At 21 weeks, I was still comfortably riding my Canondale Quick 3 to work, but I started to have trouble swinging my leg up and over the rear rack and itching to ride something more upright with a step-through frame.  We don’t have a ton of storage space for another bike, and carrying one up and down the steps is the main reason I went from a step through to a regular bike anyway, so I turned my search to folding bikes and decided to go with the Citizen Tokyo after some unsuccessful searches on Craigslist.  The Tokyo is an entry level price point and the appeal of the folding bike is that either my husband or I could ride it (although it’s baby blue so he probably won’t), and then if the other person needed to pick them up, it can go in the trunk.  This actually worked perfectly the one time so far that we tried it.

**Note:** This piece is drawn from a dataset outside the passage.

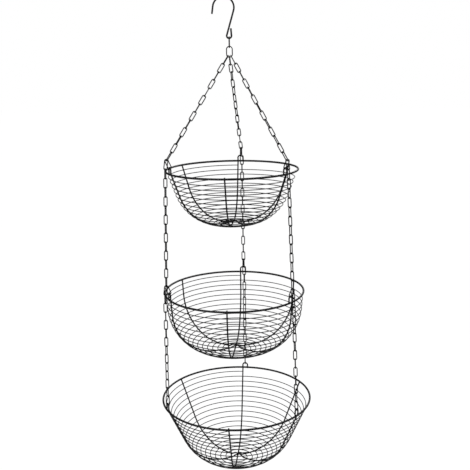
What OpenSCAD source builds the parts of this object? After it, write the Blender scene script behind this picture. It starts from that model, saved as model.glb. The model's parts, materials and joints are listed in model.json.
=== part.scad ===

I’ve been riding the Tokyo for a little over a month now and I’m really happy with it.  I will give a more detailed review later, because there were very few honest reviews out there.  It’s 26 lbs, so the same weight as my Canondale, and has a low frame so I can step over it easily. I ordered it with the rear rack and the comfort seat.  The best part is that my Racktime Shoulderit Pannier bag actually fits on the rear rack – I wasn’t expecting that because the rear rack is tiny, the tubing is thick, and it’s low to the ground.  When I first pulled it out, we were like, “oh, gonna need a new work bag” but then I came home and told my husband that my ShoulderIt bag actually worked and he was like, “okay, I need to see this.”  It turns out that Ortlieb really knows what they are doing.
My new job is not too far from the train station, so the other purpose of getting a folding bike was that I could take it on the train.  I will be trying this next week.  I think, even though my pannier bag does fit, I will be riding with a backpack, because it’s hard to manage a shoulder bag and a folding bike at the same time.  I also will be hopefully exercising on my lunch break, and therefore might need to take workout clothes, plus my lunch, with me, and the backpack will just have more room.  I’m not sure how much longer I’ll be able to keep riding for – I’m really starting to slow down, so I think I might move to riding on the sidewalks of the busy streets soon. I’m not wild about this, but I’d rather ride on the sidewalk and annoy pedestrians than risk getting run over by an impatient driver.